E-8 No.201
- Mission type: Lunar lander
- Operator: Soviet space program
- Mission duration: Failed to orbit

Spacecraft properties
- Spacecraft type: E-8
- Manufacturer: NPO Lavochkin
- Launch mass: 5,590 kg (12,320 lb)

Start of mission
- Launch date: 19 February 1969, 06:48:15 UTC
- Rocket: Proton-K/D s/n 239-01
- Launch site: Baikonur 81/24

= Luna E-8 No.201 =

Soviet space probe (Luna 1969A)

Luna E-8 No.201, also known as Luna Ye-8 No.201, and sometimes identified by NASA as Luna 1969A, was a Soviet spacecraft which was lost in a launch failure in 1969. It was a 5590 kg Luna E-8 spacecraft, the first of three to be launched.

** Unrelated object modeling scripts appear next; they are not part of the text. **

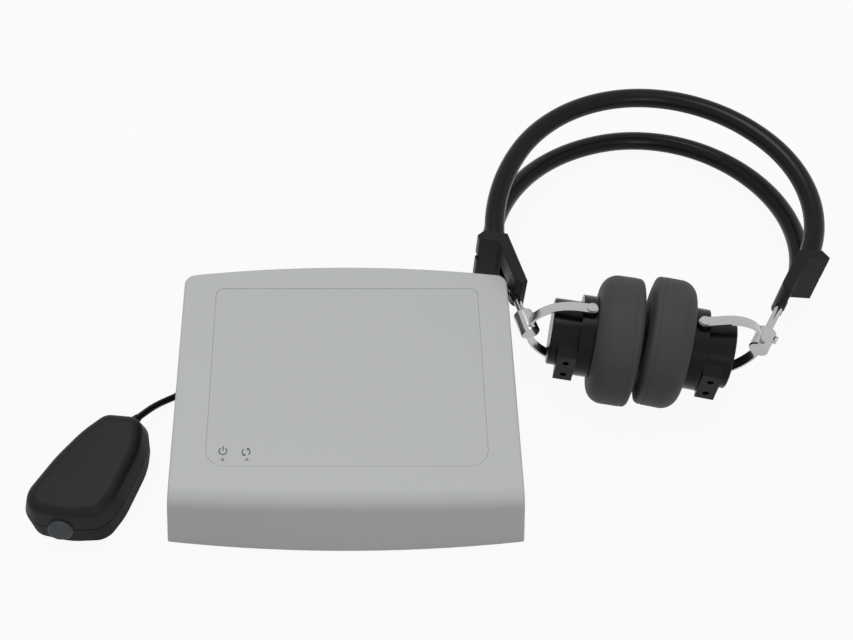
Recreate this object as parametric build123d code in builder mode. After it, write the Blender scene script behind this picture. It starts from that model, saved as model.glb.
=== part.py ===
from build123d import *
import math
import os

os.makedirs("parts", exist_ok=True)

# The model's origin is under the middle of everything that stands on the table.
# The flat unit's own centre lies here, and every size below is taken from that centre.
unit_x = -49.84
unit_y = -61.45

# Flat unit, outside
unit_width = 166.4
unit_height = 40.0
side_flare = 3.8
back_centre_y = 71.0
back_bow = 5.5
foot_centre_y = -71.0
foot_bow = 5.0
brow_centre_y = -64.4
brow_bow = 1.0
cover_gap_below = 0.5
cover_wall = 2.4
brow_radius = 9.5
rim_radius = 1.2
rear_corner_radius = 6.0
skirt_depth = 8.0
cheek_back_y = -52.0

# Lower case
base_width = 147.0
base_front_y = -54.0
base_back_y = 44.0
base_bottom = 1.5
base_floor = 2.5
base_wall = 2.4
base_rim_gap = 0.3
base_corner_radius = 4.0

# Feet
foot_radius = 6.0
foot_height = 2.5
foot_inset_x = 14.0
foot_inset_y = 10.0
foot_edge = 0.4

# Screws of the case
case_screw_x = 64.0
case_screw_front_y = -33.0
case_screw_back_y = 20.0
case_screw_radius = 1.5
case_screw_length = 16.0
screw_head_radius = 2.9
screw_head_height = 2.2
screw_slot_width = 0.8
screw_slot_depth = 0.7
head_clearance = 0.3
thread_clearance = 0.05
boss_radius = 3.5
pad_radius = 5.0
pad_height = 4.0

# Circuit board and what it carries
board_thickness = 1.6
board_top = 13.6
board_gap = 1.2
board_boss_gap = 0.6
standoff_radius = 3.5
standoff_x = 50.0
standoff_front_y = -36.0
standoff_back_y = 24.0
board_screw_radius = 1.2
board_screw_length = 6.0
board_screw_head_radius = 2.4
board_screw_head_height = 1.6
shield_width = 52.0
shield_depth = 40.0
shield_height = 7.0
shield_wall = 0.4
shield_x = 20.0
shield_y = -8.0
chip_sides = (14.0, 10.0, 8.0, 6.0)
chip_height = 1.4
chip_places = ((-28.0, -20.0), (-30.0, 6.0), (-8.0, 28.0), (10.0, 30.0))
led_width = 3.2
led_height = 1.5

# Panel let into the roof, and the lamps' pipes
panel_width = 134.0
panel_x = 0.5
panel_front_y = -45.4
panel_back_y = 57.0
panel_thickness = 0.5
panel_sink = 0.1
panel_gap = 0.15
panel_front_radius = 9.0
panel_back_radius = 4.0
lamp_places = ((-58.4, -41.9), (-46.8, -41.9))
pipe_radius = 1.5
pipe_gap = 0.05
pipe_led_gap = 0.2

# Sockets in the rear wall
jack_height = 19.1
jack_x = (35.0, 45.0, 55.0, 65.0)
jack_bore = 1.8
jack_nose_radius = 3.0
jack_nose_length = 5.4
jack_body_width = 8.0
jack_body_height = 9.0
jack_body_depth = 13.0
jack_bore_depth = 15.0
jack_gap = 0.05
nut_radius = 4.25
nut_height = 2.0
usb_x = -60.0
usb_width = 12.0
usb_height = 11.0
usb_depth = 16.0
usb_slot_width = 8.6
usb_slot_height = 7.9
usb_slot_depth = 9.0
usb_tongue_width = 5.6
usb_tongue_height = 3.0
usb_tongue_length = 4.6
usb_gap = 0.3

# Response switch: corners of its outline at the parting line, with their roundings
switch_corners = (
    (-119.8, -7.0, 10.0),
    (-98.0, -9.2, 10.0),
    (-98.2, -28.5, 40.0),
    (-107.2, -54.0, 40.0),
    (-115.2, -67.0, 12.0),
    (-134.0, -67.8, 40.0),
    (-154.5, -62.9, 10.0),
    (-154.0, -50.5, 14.0),
    (-142.8, -32.0, 80.0),
    (-131.5, -17.5, 60.0),
)
switch_height = 29.5
parting_height = 17.0
parting_gap = 0.6
parting_sink = 0.6
switch_lean = 14.0
switch_undercut = 4.0
switch_top_radius = 6.0
switch_bottom_radius = 3.2
switch_wall = 2.2
button_x = -135.8
button_front_y = -66.2
button_height = 17.2
button_tilt = 20.0
button_radius = 5.9
button_rise = 2.9
button_travel = 1.6
button_gap = 0.1
button_flange = 1.2
button_flange_height = 1.2
button_edge = 0.8
button_well_radius = 3.9
button_well_depth = 5.6
guide_radius = 8.4
guide_length = 4.6
spring_radius = 3.3
spring_wire = 0.5
spring_turns = 5
spring_gap = 0.2
block_width = 12.0
block_height = 9.0
block_depth = 6.0
plunger_radius = 1.6
post_radius = 3.2
post_places = ((-126.5, -25.0), (-108.5, -20.0), (-118.0, -50.0))
switch_screw_radius = 1.2
switch_screw_length = 12.0
switch_screw_head_radius = 2.3
switch_screw_head_height = 1.6

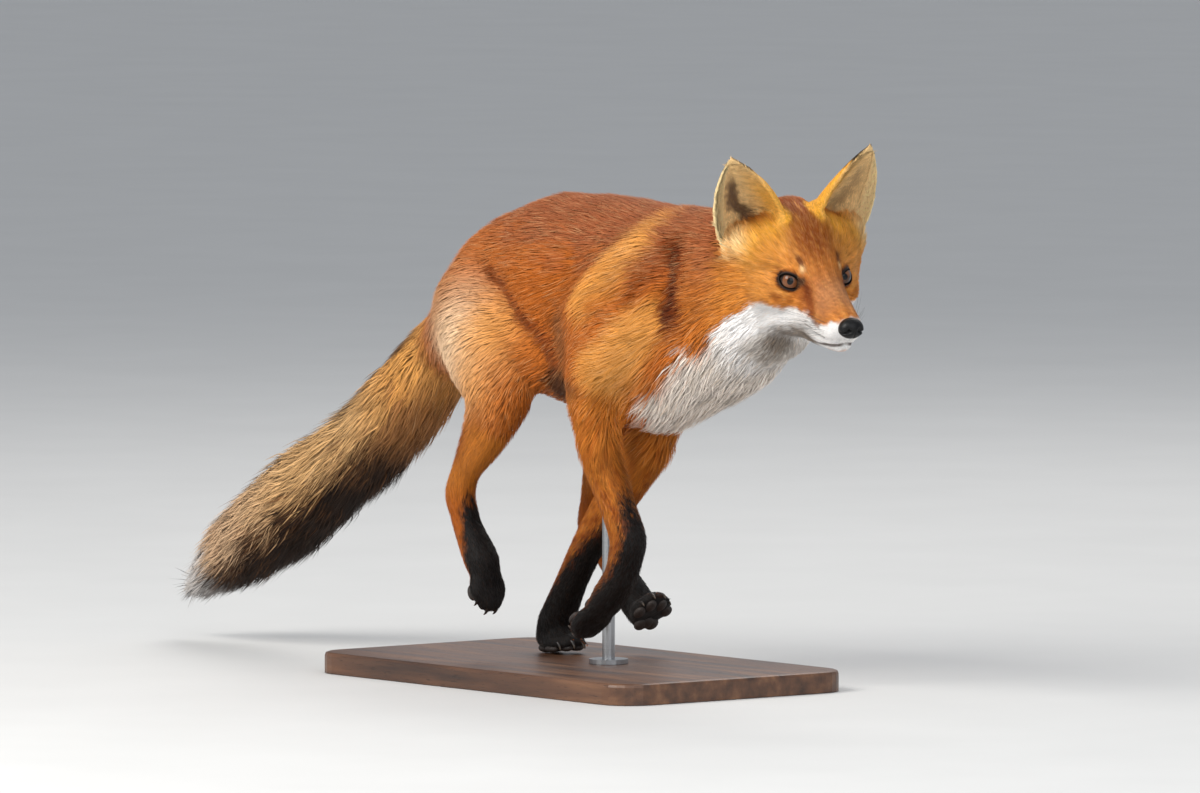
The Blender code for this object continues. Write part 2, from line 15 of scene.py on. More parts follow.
import bmesh
import bpy
import numpy as np
from bmesh.types import BMesh
from bpy.types import ID, Material, Mesh, NodeSocket, Object
from mathutils import Euler, Matrix, Vector
from mathutils.bvhtree import BVHTree
from mathutils.kdtree import KDTree
from numpy.random import Generator, default_rng

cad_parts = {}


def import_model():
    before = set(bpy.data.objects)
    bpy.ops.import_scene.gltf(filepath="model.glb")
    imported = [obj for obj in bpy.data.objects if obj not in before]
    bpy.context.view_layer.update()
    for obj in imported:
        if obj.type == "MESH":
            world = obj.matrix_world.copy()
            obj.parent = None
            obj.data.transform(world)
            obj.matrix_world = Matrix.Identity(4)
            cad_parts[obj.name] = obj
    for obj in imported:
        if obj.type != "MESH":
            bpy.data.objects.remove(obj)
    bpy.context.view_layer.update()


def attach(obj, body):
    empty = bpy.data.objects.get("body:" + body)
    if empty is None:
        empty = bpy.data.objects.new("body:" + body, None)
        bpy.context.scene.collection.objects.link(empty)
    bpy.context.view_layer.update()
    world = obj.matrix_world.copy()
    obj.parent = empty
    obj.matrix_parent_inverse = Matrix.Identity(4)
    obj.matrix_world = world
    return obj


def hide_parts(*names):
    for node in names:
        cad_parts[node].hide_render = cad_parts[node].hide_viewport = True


LOG = logging.getLogger("fox")
Place = tuple[float, float, float]
Rows = np.ndarray  # one row, or one value, for each place, point or tuft

SIDES = {1: "left", -1: "right"}
SEED = 11
CM = 0.01
MM = 0.001
BASE_TOP = 0.0183
SQUASH = np.array((1.0, 0.2, 1.0))
ALL_ROUND = np.ones(3)
BAKE_MAP = "OFBake"

HEAD_PLACE = (34.5, -1.3, 34.8)
HEAD_TURN = (3.5, 13, -16)
EYE_PLACE = (-0.85, 2.25, -0.33)
EYE_RADIUS = 0.95
EYE_OUT = (0.819, 0.552, 0.156)
EYE_CORNER = (0.88, -0.45, -0.16)
EYE_GAZE = {1: (0.86, 0.04, 0.22), -1: (0.87, -0.40, 0.22)}
NOSE_PLACE = (7.25, 0.0, -2.36)
NOSE_RADII = (0.92, 1.06, 0.9)

EAR_HEIGHT = 8.4
EAR_HALF_WIDTH = 2.85
EAR_TAPER = 2.1
EAR_BELLY = 0.33
EAR_CURL_AT_BASE = math.radians(96.0)
EAR_CURL_AT_TIP = math.radians(44.0)
EAR_TIP_FORWARD = 0.9
EAR_PITCH = 6.0
# The root of each ear, with the degrees that it leans out and turns.
EARS = {1: ((-4.8, 3.65, 2.1), -13.0, 20.0), -1: ((-4.8, -3.9, 2.1), 17.0, -20.0)}

MOUTH = ((6.35, 0, -4.02), (6.3, 0.2, -4.05), (5.8, 0.8, -4.22), (4.7, 1.1, -4.45), (3.3, 1.2, -4.8),
         (2.3, 1.45, -4.8), (1.3, 1.85, -4.45), (0.3, 2.3, -4.3))

SHOULDER_FOLD = ((18.2, 6, 36), (16.6, 6.6, 34.3), (14.6, 6.8, 32.2))
THIGH_FOLD = ((-6.4, 6.2, 33.4), (-3.2, 6.7, 32), (-0.6, 6.8, 29.6), (1.8, 6.7, 27.8), (2.6, 6.2, 25.6))

# How high or deep each fold of the body is, in centimetres, how far it reaches, and its line.
FOLDS = (
    (-1.2, 1.2, ((19.9, 6.3, 35.6), (19.8, 6.5, 33.4), (18.9, 6.4, 31))),
    (0.8, 1.4, ((15.2, 5.6, 37.2), (12.2, 7, 34.2), (8.6, 7.4, 30.8))),
    (-0.8, 1.2, SHOULDER_FOLD),
    (0.6, 2.2, ((16, 6.2, 29.8), (12.2, 6.8, 26.8))),
    (-0.9, 2, ((7, 7, 35), (4.4, 7.3, 31), (5, 7, 27))),
    (-1.2, 1.2, THIGH_FOLD),
    (0.6, 2.4, ((-9.5, 6.6, 31), (-5.6, 6.9, 27.6))),
)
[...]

It was intended to perform a soft landing on the Moon, in order to deploy a Lunokhod rover onto the surface. It carried the Lunokhod No.201 rover.

== Launch ==
Luna E-8 No.201 was launched at 06:48:15 UTC on 19 February 1969 atop a Proton-K 8K78K carrier rocket with a Blok D upper stage, flying from Baikonur Cosmodrome Site 81/24. The payload shroud collapsed at T+51 seconds as the booster was passing through the point of maximum aerodynamic pressure and debris struck the Proton's external N_{2}O_{4} tanks at high speed, puncturing them and allowing oxidizer to spill out and ignite on contact with the engine exhaust, resulting in the explosion of the first stage. The upper stages were blasted free and eventually impacted the ground. It was determined that the failure was due to a design flaw in the untested new payload shroud developed for the launch. The Russian documentary Project E-8 includes a film clip of the ill-fated launch. Prior to the release of information about its mission, NASA correctly identified that it had been an attempt to deploy a rover onto the lunar surface.